The NMR-MOUSE can access layers at different depths—up to a few centimeters deep. Its magnetic field generates an NMR signal only at a certain distance from the device, so investigators shift this sensitive region through the different layers of a tire to obtain T2 readings (and thus cross-link densities) for each layer. Other similar uses for the NMR-MOUSE include analysis of the degree of environmental degradation inflicted on polymers (including rubber and polyethylene) and of the chemical makeup of tempera paint binders in old-master paintings.

Another key application revolves around the production of internal profiles of materials under the surface of, say, human skin or the layers of dirt, varnish and touch-up paints on old paintings. A few years ago, for instance, we applied our probe technology to Ötzi the Iceman, the well-preserved Neolithic mummy that climbers found in 1991 when the glaciers at the border between Austria and Italy melted enough to reveal the body. The device successfully produced a clear-cut depth profile that shows a layer of ice, a layer corresponding to Ötzi’s freeze-dried skin and subcutaneous tissue, and a layer corresponding to the underlying bone structure of dense and spongy material. Such a nondestructive visualization of bones could prove to be of great value to archaeologists searching for intact but buried caches of prehistoric DNA.

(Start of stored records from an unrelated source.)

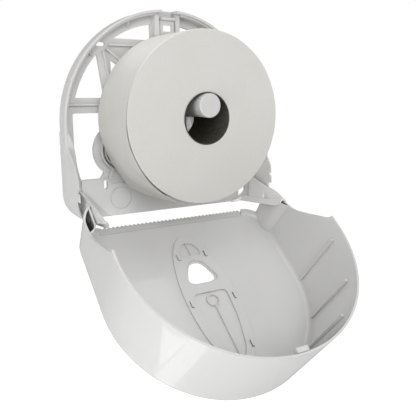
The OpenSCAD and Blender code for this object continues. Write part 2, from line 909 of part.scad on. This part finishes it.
// Leaf-shaped inlay in the cover front with a viewing window and snap hooks
module window_insert() {
    color(plastic_dark)
    swung()
    union() {
        slab(cover_d - leaf_step, cover_d)
            difference() {
                leaf(0);
                translate([0, leaf_z - view_centre_share * leaf_long])
                    scale(1 - window_inset / (view_half_share * leaf_long))
                        translate([0, view_centre_share * leaf_long - leaf_z])
                            leaf_outline(view_shares, leaf_corner_share);
            }
        slab(inner_front - leaf_step, cover_d - leaf_step) {
            translate([-hook_t / 2, ring_boss_z + ring_boss_r - hook_t])
                square([hook_t, leaf_z + bay_rib_share * leaf_long - ring_boss_z - ring_boss_r + hook_t]);
            translate([-hook_t / 2, leaf_z - cup_rib_shares[0] * leaf_long])
                square([hook_t, (cup_rib_shares[0] - cup_rib_shares[1]) * leaf_long]);
        }
        translate([0, 0, ring_boss_z])
            ring(ring_boss_r, hook_t, inner_front - leaf_step, cover_d - leaf_step);
        both_sides()
            for (p = leaf_sized(hook_shares)) {
                slab(inner_front - leaf_step - hook_h, cover_d - leaf_step)
                    translate([p[0] - hook_t / 2, p[1]])
                        square([hook_t, hook_l]);
                slab(inner_front - leaf_step - hook_h, inner_front - leaf_step - hook_h / 2)
                    translate([p[0] - hook_t / 2 - hook_barb, p[1]])
                        square([hook_t + hook_barb, hook_l]);
            }
    }
}

module on_roll_axis() {
    translate([spindle_x, 0, roll_z])
        children();
}

// Cardboard tube in the middle of the paper roll
module roll_core() {
    color("tan")
        on_roll_axis()
            ring(core_r + core_t, core_t, roll_back, roll_back + roll_w);
}

// Wound paper on the core
module paper_roll() {
    color("whitesmoke")
        on_roll_axis()
            ring(roll_r, roll_r - core_r - core_t, roll_back, roll_back + roll_w);
}

// Outer sheet that has come loose, with its torn end standing off the roll most at the wall side
module paper_tail() {
    row = tail_steps + 1;
    side = row * (tail_rows + 1);
    cells = [for (i = [0:tail_rows - 1]) for (k = [0:tail_steps - 1]) i * row + k];
    color("white")
        on_roll_axis()
            polyhedron(
                points = [
                    for (out = [tail_t, 0])
                        for (i = [0:tail_rows])
                            for (k = [0:tail_steps])
                                let (
                                    a = tail_angle(k / tail_steps, i / tail_rows),
                                    r = tail_radius(k / tail_steps, i / tail_rows) + out
                                )
                                [r * cos(a), -roll_back - roll_w * i / tail_rows, r * sin(a)]
                ],
                faces = concat(
                    [for (c = cells) [c, c + row, c + row + 1]],
                    [for (c = cells) [c, c + row + 1, c + 1]],
                    [for (c = cells) [side + c, side + c + row + 1, side + c + row]],
                    [for (c = cells) [side + c, side + c + 1, side + c + row + 1]],
                    [for (k = [0:tail_steps - 1]) [k, k + 1, side + k + 1]],
                    [for (k = [0:tail_steps - 1]) [k, side + k + 1, side + k]],
                    [for (k = [0:tail_steps - 1]) [side - row + k, side * 2 - row + k + 1, side - row + k + 1]],
                    [for (k = [0:tail_steps - 1]) [side - row + k, side * 2 - row + k, side * 2 - row + k + 1]],
                    [for (i = [0:tail_rows - 1]) [i * row, side + i * row, side + i * row + row]],
                    [for (i = [0:tail_rows - 1]) [i * row, side + i * row + row, i * row + row]],
                    [for (i = [1:tail_rows]) [i * row - 1, i * row - 1 + row, side + i * row - 1 + row]],
                    [for (i = [1:tail_rows]) [i * row - 1, side + i * row - 1 + row, side + i * row - 1]]));
}

module ear_left() ear();
module ear_right() mirror([1, 0, 0]) ear();
module arm_right() arm();
module arm_left() mirror([1, 0, 0]) arm();
module hinge_pin_right() hinge_pin();
module hinge_pin_left() mirror([1, 0, 0]) hinge_pin();

back_plate();
plate_rim();
ear_left();
ear_right();
arm_left();
arm_right();
latch_tower();
latch_tongue();
hub_pad();
spindle();
hinge_pin_left();
hinge_pin_right();
cover_shell();
cover_ribs();
tear_edge();
lock_catch();
window_insert();
roll_core();
paper_roll();
paper_tail();
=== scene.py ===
import math
import random

import bmesh
import bpy
from mathutils import Matrix, Vector, noise


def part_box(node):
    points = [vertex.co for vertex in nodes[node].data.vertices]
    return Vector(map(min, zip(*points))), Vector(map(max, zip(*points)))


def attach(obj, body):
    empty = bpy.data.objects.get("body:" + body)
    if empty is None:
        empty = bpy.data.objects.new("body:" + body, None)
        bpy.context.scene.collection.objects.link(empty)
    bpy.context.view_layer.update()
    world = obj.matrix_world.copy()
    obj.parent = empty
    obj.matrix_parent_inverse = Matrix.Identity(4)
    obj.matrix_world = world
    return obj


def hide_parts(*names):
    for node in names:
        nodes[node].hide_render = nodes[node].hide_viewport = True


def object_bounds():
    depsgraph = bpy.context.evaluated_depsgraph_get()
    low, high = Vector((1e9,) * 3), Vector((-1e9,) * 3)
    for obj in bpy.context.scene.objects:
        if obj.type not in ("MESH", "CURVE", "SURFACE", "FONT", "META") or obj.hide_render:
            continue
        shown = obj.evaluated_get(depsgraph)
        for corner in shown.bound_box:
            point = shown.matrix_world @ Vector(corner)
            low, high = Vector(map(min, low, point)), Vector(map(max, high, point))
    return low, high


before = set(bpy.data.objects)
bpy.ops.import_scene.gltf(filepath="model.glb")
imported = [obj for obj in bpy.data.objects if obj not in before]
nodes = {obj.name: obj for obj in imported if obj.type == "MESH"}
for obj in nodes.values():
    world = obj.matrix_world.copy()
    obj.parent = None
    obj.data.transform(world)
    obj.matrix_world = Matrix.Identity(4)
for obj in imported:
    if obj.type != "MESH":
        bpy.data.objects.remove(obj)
cad_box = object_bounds()
MM = 0.001
WHITE = (1, 1, 1)
BLACK = (0, 0, 0)

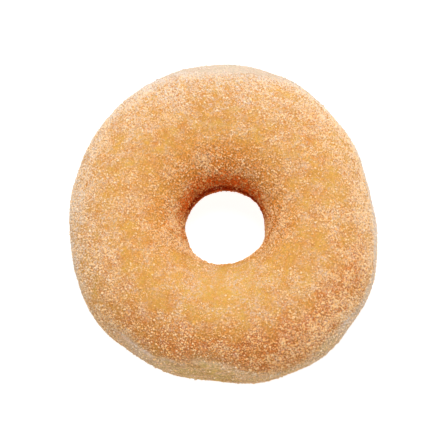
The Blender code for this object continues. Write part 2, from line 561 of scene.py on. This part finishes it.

The uses for portable NMR machines are meanwhile starting to expand elsewhere as the principles of the technique become more widely known. One notable example is the work by Magritek, a Wellington, New Zealand–based firm co-founded by Paul Callaghan, a pioneering NMR researcher. Among other endeavors, Magritek is using a technology that is related to ours to analyze how the mechanical properties of Antarctic ice cores change as the glaciers there encounter the effects of global warming.

Progress in Mobile NMR
Casanova and Perlo have recently increased the homogeneity of the magnetic field generated by the system’s permanent magnet to improve its resolution. As a result, the improved NMR-MOUSE can now reveal the chemistry of a solution in a beaker that has been placed on top of the device. This surprising capability has opened the door to chemists to use the NMR-MOUSE for molecular analysis. Today researchers are studying various arrangements of magnets that could allow for coffee cup–size NMR systems that could perform chemical assays.

And because the current hardware is essentially that of a cell phone combined with a small magnet, the cost of the device should drop as demand grows. At some point in the future, portable NMR machines may even be sold in department stores for personal use. Someone suffering from a skin condition, for example, may one day monitor a problem with a home NMR device and then adjust a skin care program according its findings. Perhaps something like the Star Trek tricorder is not so far off after all.